Caroline Leonard of Spearline introduces us to Voice Assure Interstate and how it can benefit your contact centre.
Many large organizations that have local access and toll-free service numbers across the United States and Canada could potentially be handling millions of calls every day from customers and prospects.
Any degradation in their telecoms service, be it a drop in audio quality or a complete outage, carries a high risk of damage to their customers’ experience and ultimately to their brand reputation.
It is imperative to be able to check the quality that these individuals experience when they call you.
Organizations such as unified communications and those with call centres located across North America rely heavily on multiple carriers to support their infrastructure and ensure an excellent customer experience.
However, it can be impossible to isolate where and how connection and audio quality issues are happening. Oftentimes these organizations only become aware of an issue when their customers notify them, putting them in a reactive as opposed to a proactive state, which is not ideal. This is where Spearline Voice Assure Interstate comes in.

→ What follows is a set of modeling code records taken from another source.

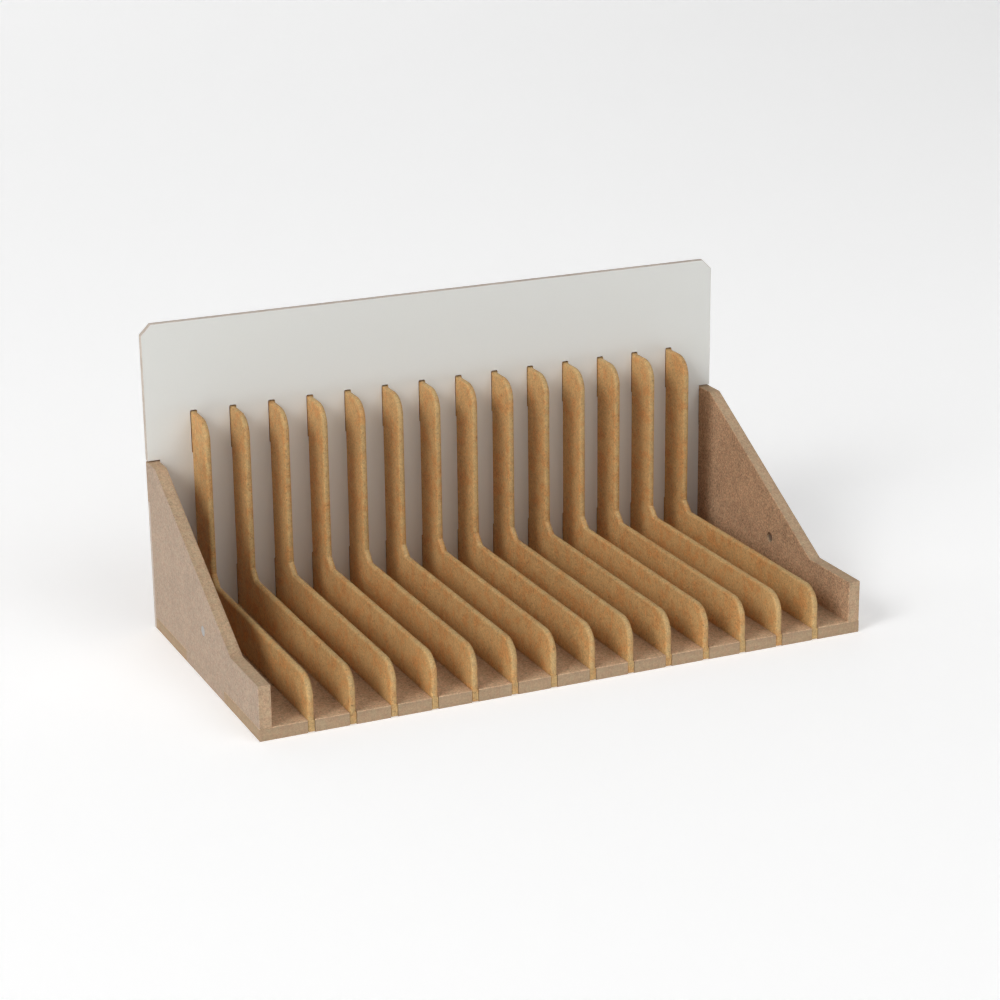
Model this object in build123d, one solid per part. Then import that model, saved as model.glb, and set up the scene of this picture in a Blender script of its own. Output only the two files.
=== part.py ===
from build123d import *
import os

# Desk rack of machined board: a base board, a lacquered back panel, two sloped
# side panels and a row of identical L-shaped dividers that stand in slots.
# Millimetres. +X runs along the rack's width, +Y from the open front to the
# back, +Z up. The origin is under the middle of the footprint.

# ---- overall -------------------------------------------------------------
width = 300.0            # over the side panels' outer faces
base_depth = 150.0       # front edge to the back panel's front face
board_t = 6.0            # MDF: base board and side panels
panel_t = 3.0            # lacquered HDF: back panel
overall_depth = base_depth + panel_t
front_y = -overall_depth / 2.0
panel_front_y = front_y + base_depth
panel_back_y = panel_front_y + panel_t

# ---- back panel ----------------------------------------------------------
panel_height = 150.0
panel_corner = 5.0       # cut top corners

# ---- side panels ---------------------------------------------------------
side_top_z = 83.4        # at the back
side_front_z = 25.8      # low front part
side_kink = 36.5         # length of the low front part
side_top_flat = 11.0     # length of the level top at the back
side_top_round = 2.2     # softened corner between the level top and the slope
side_tab = 55.0          # tab that drops through a notch in the base's end
tab_play = 0.1           # gap at each end of that tab

# ---- dividers ------------------------------------------------------------
divider_n = 14
divider_pitch = 19.4
divider_t = 3.0
upright_depth = 20.0     # front to back size of the upright leg
divider_top_z = 105.6
rail_top_z = 25.8        # top of the lying leg
divider_round = 10.0     # rounded outer corners of both legs
inner_cut = 4.7          # 45 degree cut in the inner corner
web_length = 20.0        # solid strip of the base behind the comb slots
divider_under = 0.6      # lower edge of a divider above the underside

# ---- slots and tongues ---------------------------------------------------
slot_w = 3.4             # open slots in the base
panel_slot_w = 3.5       # closed slots in the back panel
panel_slot_shift = -0.15 # the dividers stand nearer the right-hand side of those slots
tongue_h = 19.8          # each divider has two tongues through the back panel
tongue_short = 0.2       # tongues end this far inside the panel's back face
slot_play = 0.8          # gap over a tongue
slot_under = 0.25        # gap under a tongue
slot_end_round = 0.4     # small corner radius of the slot ends
slot_top_round = 0.8     # top ends of the upper slots
side_slot_play = 0.15    # notch in the panel's edge, beside a side panel's tongue

# ---- joining magnets -----------------------------------------------------
magnet_d = 5.0
magnet_l = 5.0
magnet_hole_d = 5.1
magnet_y = front_y + 75.0
magnet_z = 25.0

edge_break = 0.3         # softened edges of the 6 mm boards
thin_break = 0.25        # softened edges of the back panel
divider_edge_r = 1.4     # the dividers' exposed edges are rounded over almost to a half round
stub_edge_r = 0.3        # front edges of a divider inside its slot in the base

inner_half = width / 2.0 - board_t
mid_y = front_y + base_depth / 2.0
tab_y = (mid_y - side_tab / 2.0, mid_y + side_tab / 2.0)
lower_tongue = (board_t, board_t + tongue_h)
upper_tongue = (divider_top_z - tongue_h, divider_top_z)
side_tongue = (side_top_z - tongue_h, side_top_z)


def yz_plate(points, x0, thickness):
    """Plate with its outline in the YZ plane, from x0 towards +X."""
    wire = Polyline(*[(x0, y, z) for y, z in points], close=True)
    return extrude(make_face(wire), amount=thickness, dir=(1, 0, 0))


def box_between(x0, x1, y0, y1, z0, z1):
    return Pos((x0 + x1) / 2, (y0 + y1) / 2, (z0 + z1) / 2) * Box(x1 - x0, y1 - y0, z1 - z0)


def edges_on_x(solid, x, tol=1e-4):
    """Edges that lie wholly in the plane of that x."""
    found = []
    for e in solid.edges():
        b = e.bounding_box()
        if abs(b.min.X - x) < tol and abs(b.max.X - x) < tol:
            found.append(e)
    return found


def divider_centres():
    return [(i - (divider_n - 1) / 2.0) * divider_pitch for i in range(divider_n)]


# ---- base board: a comb of open slots along the front --------------------
def make_base():
    b = box_between(-width / 2, width / 2, front_y, panel_front_y, 0, board_t)
    # soften the outer edges of the footprint on both faces
    rim = [e for e in b.edges()
           if abs(e.center().Z) < 1e-6 or abs(e.center().Z - board_t) < 1e-6]
    rim = [e for e in rim if e.center().Y < panel_front_y - 1e-6]
    b = chamfer(rim, edge_break)
    for x in divider_centres():
        slot = box_between(x - slot_w / 2, x + slot_w / 2, front_y - 5,
                           panel_front_y - web_length, -5, board_t + 5)
        inner = [e for e in slot.edges()
                 if abs(e.center().Y - (panel_front_y - web_length)) < 1e-6
                 and abs(e.tangent_at(0.5).Z) > 0.99]
        slot = fillet(inner, slot_end_round)
        b -= slot
    for sign in (-1, 1):                 # notches for the side panels' tabs
        x0, x1 = sorted((sign * inner_half, sign * (width / 2 + 5)))
        b -= box_between(x0, x1, tab_y[0] - tab_play, tab_y[1] + tab_play, -5, board_t + 5)
    return b


# ---- back panel: two rows of short slots ---------------------------------
def make_back_panel():
    w = width / 2
    c = panel_corner
    pts = [(-w, 0), (w, 0), (w, panel_height - c), (w - c, panel_height),
           (-w + c, panel_height), (-w, panel_height - c)]
    wire = Polyline(*[(x, panel_front_y, z) for x, z in pts], close=True)
    p = extrude(make_face(wire), amount=panel_t, dir=(0, 1, 0))
    rim = []
    for e in p.edges():
        b = e.bounding_box()
        if b.max.Y - b.min.Y < 1e-4 and b.max.Z > 0.01:
            rim.append(e)
    p = chamfer(rim, thin_break)
    for x in divider_centres():
        xs = x + panel_slot_shift
        for lo, hi in (lower_tongue, upper_tongue):
            s = box_between(xs - panel_slot_w / 2, xs + panel_slot_w / 2, panel_front_y - 3,
                            panel_back_y + 3, lo - slot_under, hi + slot_play)
            ends = [e for e in s.edges() if abs(e.tangent_at(0.5).Y) > 0.99]
            top = [e for e in ends if e.center().Z > divider_top_z]
            s = fillet([e for e in ends if e not in top], slot_end_round)
            if top:
                top = [e for e in s.edges() if abs(e.tangent_at(0.5).Y) > 0.99
                       and e.center().Z > divider_top_z]
                s = fillet(top, slot_top_round)
            p -= s
    for sign in (-1, 1):                 # open notches for the side panels' tongues
        x0, x1 = sorted((sign * (inner_half - side_slot_play), sign * (width / 2 + 5)))
        p -= box_between(x0, x1, panel_front_y - 3, panel_back_y + 3,
                         side_tongue[0] - slot_under, side_tongue[1] + slot_play)
    return p


# ---- side panels ---------------------------------------------------------
def make_side(sign):
    y0, y1 = front_y, panel_front_y
    pts = [(y0, board_t), (y0, side_front_z), (y0 + side_kink, side_front_z),
           (y1 - side_top_flat, side_top_z), (y1, side_top_z), (y1, board_t),
           (tab_y[1], board_t), (tab_y[1], 0), (tab_y[0], 0), (tab_y[0], board_t)]
    x_outer = sign * width / 2
    x_inner = sign * inner_half
    x0 = min(x_outer, x_inner)
    s = yz_plate(pts, x0, board_t)
    corner = [e for e in s.edges()
              if abs(e.center().Y - (y1 - side_top_flat)) < 1e-4
              and abs(e.center().Z - side_top_z) < 1e-4]
    s = fillet(corner, side_top_round)
    rim = []
    for x in (x_outer, x_inner):
        for e in edges_on_x(s, x):
            c = e.center()
            on_seat = 1e-4 < c.Z < board_t + 1e-4
            on_back = abs(c.Y - y1) < 1e-4
            in_notch = c.Z < 1e-4 and x == x_inner
            if not on_seat and not on_back and not in_notch:
                rim.append(e)
    s = chamfer(rim, edge_break)
    # a tongue at the top of the back edge, level with the panel's side
    s += box_between(*sorted((x_outer, x_inner)), y1, panel_back_y - tongue_short, *side_tongue)
    hole = Pos((x_outer + x_inner) / 2, magnet_y, magnet_z) * Rot(0, 90, 0) * \
        Cylinder(magnet_hole_d / 2, board_t + 4)
    return s - hole


# ---- dividers ------------------------------------------------------------
def make_divider(x):
    y0 = front_y                         # rounded nose, flush with the base
    yp = panel_front_y
    yu = yp - upright_depth              # front edge of the upright leg
    yt = panel_back_y - tongue_short     # end of the tongues
    yw = yp - web_length - 0.3           # step that clears the end of the comb slot
    pts = [
        (y0, divider_under), (y0, rail_top_z), (yu - inner_cut, rail_top_z),
        (yu, rail_top_z + inner_cut), (yu, divider_top_z),
        (yp, divider_top_z), (yp, board_t),
        (yw, board_t), (yw, divider_under),
    ]
    d = yz_plate(pts, x - divider_t / 2, divider_t)
    corners = []
    for e in d.edges():
        c = e.center()
        if abs(e.tangent_at(0.5).X) < 0.99:
            continue
        nose = abs(c.Y - y0) < 1e-4 and abs(c.Z - rail_top_z) < 1e-4
        crown = abs(c.Y - yu) < 1e-4 and abs(c.Z - divider_top_z) < 1e-4
        if nose or crown:
            corners.append(e)
    d = fillet(corners, divider_round)
    rim = []
    for xf in (x - divider_t / 2, x + divider_t / 2):
        for e in edges_on_x(d, xf):
            c = e.center()
            b = e.bounding_box()
            exposed_front = b.max.Y < yu + 1e-4 and c.Z > divider_under + 1.0
            crown = b.max.Z > divider_top_z - divider_round - 1e-3 and c.Y < yp - 1e-3
            if (exposed_front or crown) and abs(c.Y - yw) > 1e-3:
                rim.append(e)
    d = fillet(rim, divider_edge_r)
    # two tongues that pass through the back panel
    for lo, hi in (lower_tongue, upper_tongue):
        d += box_between(x - divider_t / 2, x + divider_t / 2, yp, yt, lo, hi)
    # inside its slot in the base the nose keeps the full thickness
    stub = box_between(x - divider_t / 2, x + divider_t / 2, y0, y0 + 3, divider_under, board_t)
    front = [e for e in stub.edges()
             if abs(e.center().Y - y0) < 1e-6 and abs(e.tangent_at(0.5).Z) > 0.99]
    return d + fillet(front, stub_edge_r)


# ---- joining magnets -----------------------------------------------------
def make_magnet(sign):
    # the outer face is level with the side panel's outer face
    xc = sign * (width / 2 - magnet_l / 2)
    m = Cylinder(magnet_d / 2, magnet_l)
    m = chamfer([e for e in m.edges() if e.geom_type == GeomType.CIRCLE], 0.2)
    return Pos(xc, magnet_y, magnet_z) * Rot(0, 90, 0) * m


def build():
    nodes = {
        "base_board": make_base(),
        "back_panel": make_back_panel(),
        "side_panel_left": make_side(-1),
        "side_panel_right": make_side(1),
        "magnet_left": make_magnet(-1),
        "magnet_right": make_magnet(1),
    }
    for i, x in enumerate(divider_centres()):
        nodes["divider_%02d" % (i + 1)] = make_divider(x)
    return nodes


def write():
    os.makedirs("parts", exist_ok=True)
    for name, shape in build().items():
        solids = shape.solids()
        assert len(solids) == 1, (name, len(solids))
        export_step(solids[0], "parts/%s.step" % name)
        print(name, round(solids[0].volume, 1), "mm3")


write()
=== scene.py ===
import bpy
import math
from mathutils import Matrix, Vector

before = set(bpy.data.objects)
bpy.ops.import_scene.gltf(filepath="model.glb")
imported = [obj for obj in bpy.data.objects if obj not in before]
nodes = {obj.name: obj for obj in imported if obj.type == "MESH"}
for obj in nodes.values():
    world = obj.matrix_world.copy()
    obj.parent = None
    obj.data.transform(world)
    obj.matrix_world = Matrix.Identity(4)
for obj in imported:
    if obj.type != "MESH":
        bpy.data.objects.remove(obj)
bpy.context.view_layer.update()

DIVIDERS = sorted(n for n in nodes if n.startswith("divider_"))
PITCH = 19.4            # mm between neighbouring dividers


# ---------------------------------------------------------------- node helper
class Net:
    """A procedural material, written as arithmetic on node sockets. Lengths are in mm."""

    def __init__(self, name):
        self.mat = bpy.data.materials.new(name)
        self.mat.use_nodes = True
        self.nt = self.mat.node_tree
        self.nt.nodes.clear()
        self.out = self.nt.nodes.new("ShaderNodeOutputMaterial")
        self.bsdf = self.nt.nodes.new("ShaderNodeBsdfPrincipled")
        self.nt.links.new(self.bsdf.outputs[0], self.out.inputs["Surface"])
        tc = self.nt.nodes.new("ShaderNodeTexCoord")
        self.pos = self.vscale(tc.outputs["Object"], 1000.0)
        self.normal = tc.outputs["Normal"]

    def put(self, sock, v):
        if isinstance(v, bpy.types.NodeSocket):
            self.nt.links.new(v, sock)
        elif isinstance(v, (int, float)):
            try:
                sock.default_value = v
            except TypeError:
                sock.default_value = [v] * len(sock.default_value)
        else:
            v = list(v)
            n = len(sock.default_value)
            sock.default_value = (v + [1.0])[:n] if len(v) < n else v[:n]

    def math(self, op, a, b=0.0, c=0.0, clamp=False):
        n = self.nt.nodes.new("ShaderNodeMath")
        n.operation = op
        n.use_clamp = clamp
        for s, v in zip(n.inputs, (a, b, c)):
            self.put(s, v)
        return n.outputs[0]

    def add(self, a, b):
        return self.math("ADD", a, b)

    def sub(self, a, b):
        return self.math("SUBTRACT", a, b)

    def mul(self, a, b):
        return self.math("MULTIPLY", a, b)

    def vec(self, op, a, b=(0, 0, 0), out=0):
        n = self.nt.nodes.new("ShaderNodeVectorMath")
        n.operation = op
        self.put(n.inputs[0], a)
        self.put(n.inputs[1], b)
        return n.outputs[out]

    def vscale(self, a, k):
        n = self.nt.nodes.new("ShaderNodeVectorMath")
        n.operation = "SCALE"
        self.put(n.inputs[0], a)
        self.put(n.inputs["Scale"], k)
        return n.outputs[0]

    def xyz(self, v):
        n = self.nt.nodes.new("ShaderNodeSeparateXYZ")
        self.put(n.inputs[0], v)
        return n.outputs[0], n.outputs[1], n.outputs[2]

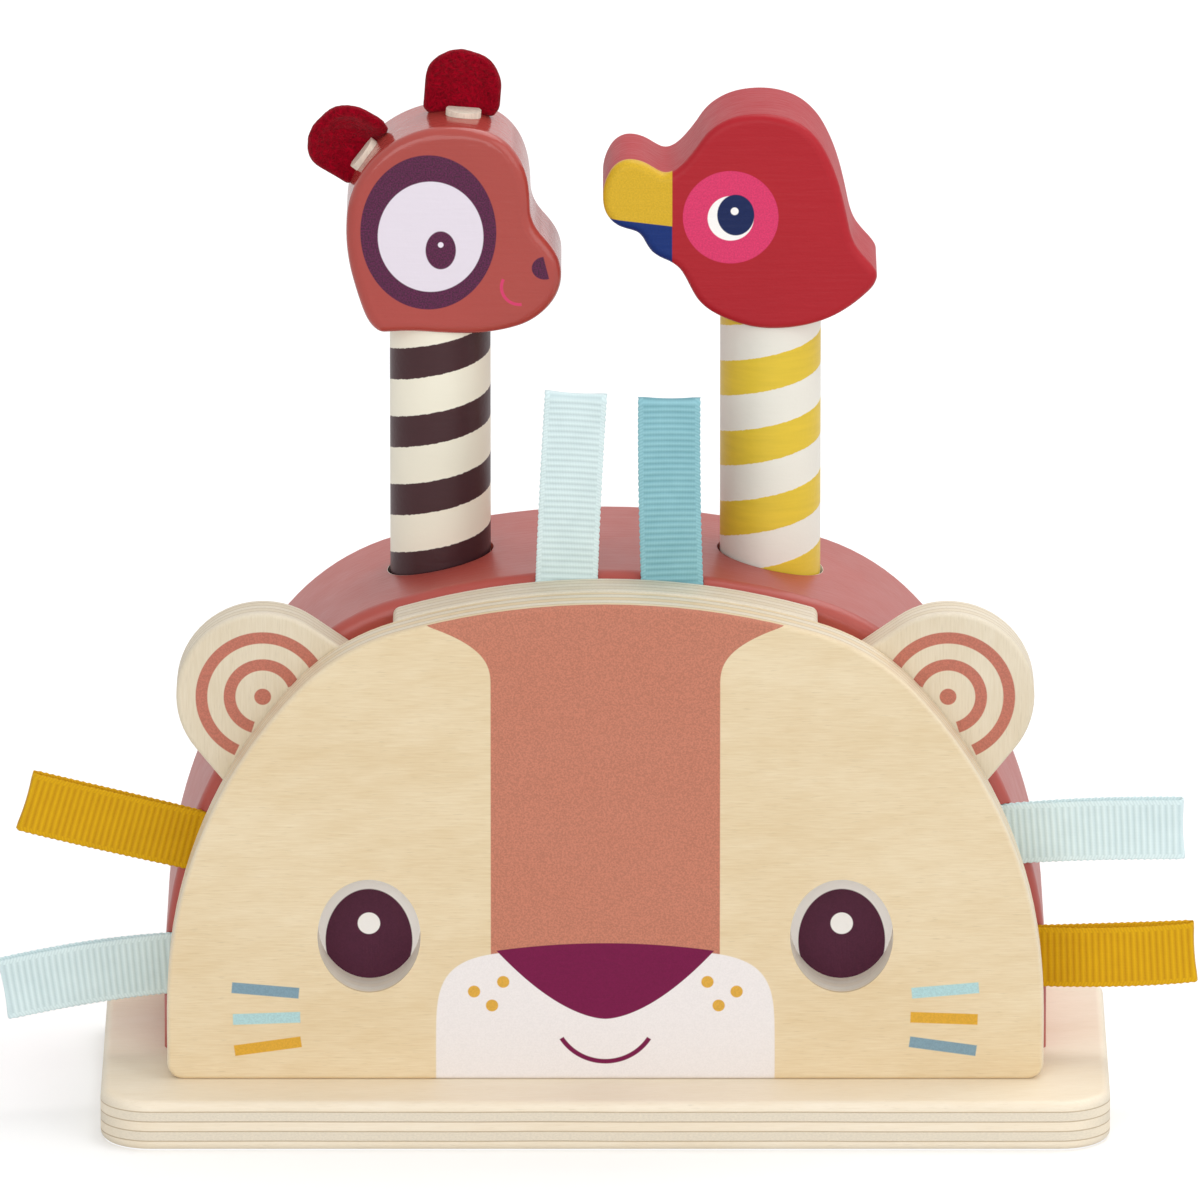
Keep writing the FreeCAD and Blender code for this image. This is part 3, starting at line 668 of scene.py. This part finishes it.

What Is Voice Assure Interstate?
Voice Assure Interstate allows you to proactively monitor your toll and toll-free numbers to optimize customer experience and communications, leading to business growth.
Run inbound and outbound tests on your toll and toll-free numbers across the US and Canada to accurately measure how your customers experience your service in real-world conditions.
Why Voice Assure Interstate?
1. Replicate and Manage Your Customers’ Experience When They Call Your Organization
Organizations often monitor what’s happening inside their own network infrastructure, but have little or no visibility of what’s happening outside the network as calls are being passed through different carriers.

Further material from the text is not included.